Are you just on this thread to join Princhester in misrepresenting people? I mean, what you said was clearly a joke, but it was also kinda wrong, since the Brits are actually in agreement.
I would emphasise as others have said already to ensure your cell phone has the appropriate SIM card- buy an overseas one or even get one there. The charges for using one from your home country can be horrific.
My views may seem rather basic and obvious - and most have been mentioned already.
Always be polite. If you are having coffee somewhere don’t splutter and say “The limeys can’t make coffee for shit!”. Even if it is shit.
I wouldn’t get too hung up on tipping barmen or whatever unless you intend to go to the same pub every day. you will quickly learn what is expected then anyway.

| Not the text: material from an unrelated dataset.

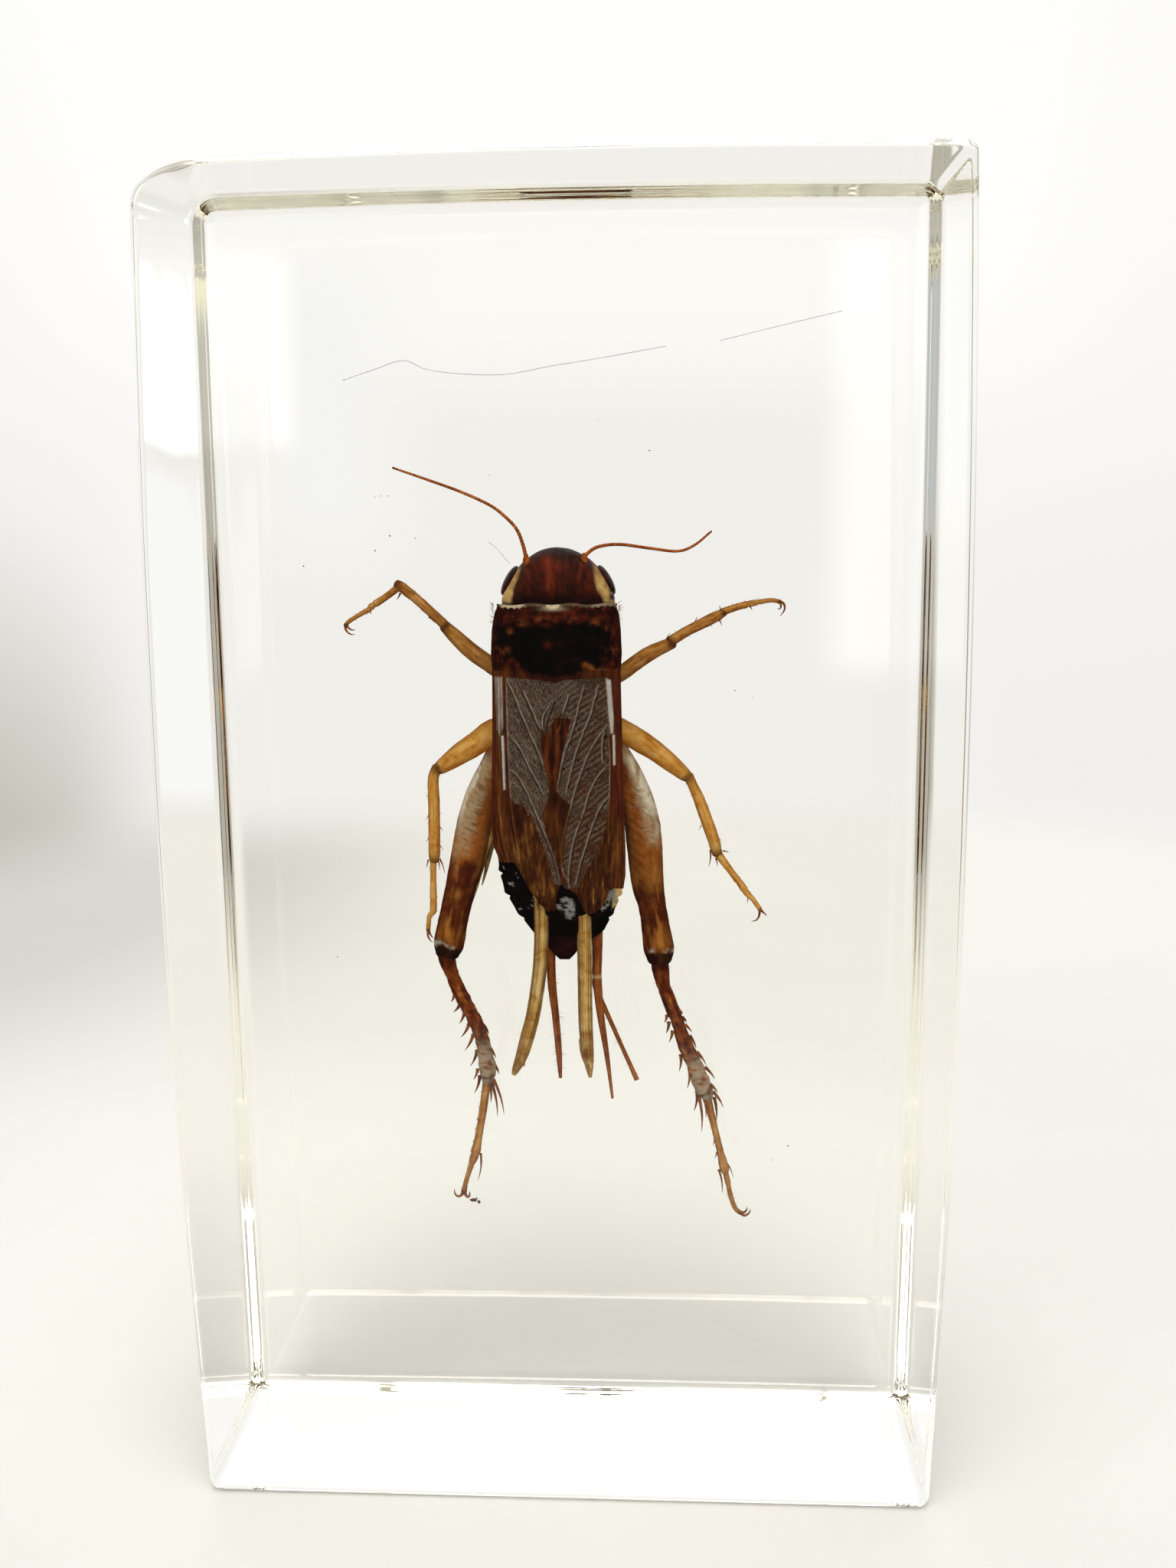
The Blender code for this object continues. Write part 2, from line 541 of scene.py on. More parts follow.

Driving in England - apart from the different side of the roads, the roads can be very narrow and depending where you are, full of suicidal sheep.
Absorb all you can- the prospect of having cumberland sausages in a 13 th century pub is great.
And, as mentioned, be polite. People there are normally very helpful.
You can? I tried to listen to R4 on the iplayer recently when in Sweden and it wouldn’t let me due to being outside of the UK. Or are you using a UK IP address/IP blocker?
ETA: R4 is NOT a bad addiction, it’s the very best kind
On tipping, don’t get panicked by the ongoing row here, people have different tipping habits. The general rule is that we tip much less than Americans, so if you only tip in restaurants that’s fine (as is 10%).
As you’re in Nottingham, make sure you visit one of the country’s pubs which claim to be the oldest: Ye Olde Trip to Jerusalem, an inn since 1189, built into the side of the Castle and so called as it was, apparently, a starting point for crusaders on their way to the holy land. There’s history for yer!
I was astounded on the first trip I took to England where I did a lot of driving. I “just followed the signs”, and even when a road seemed impossibly wrong (like I was going down a blind alley), it turned out to be right. You could never trust that in the US except on the Interstates and maybe the US highways.
Of course, being from New England the whole roundabout* thing was pretty familiar. They would take some getting used to if you’re from the midwest where pretty much everything is on a grid.
All the BBC radio stations (apart from some live sport stuff for rights reasons) stream worldwide. I listened to R4 and others on my phone last year in France, for example.
Weird - why couldn’t I do it in Sweden at new year then? A friend of mine tried to listen to something at the same time in Austria, so I’m thinking this is a recent development.
I used TuneIn Radio on the phone which worked fine, but I think that just uses the stream from the individual station, rather than going through the aggregate iPlayer? That’s just a guess though. jjim will give better advice I think.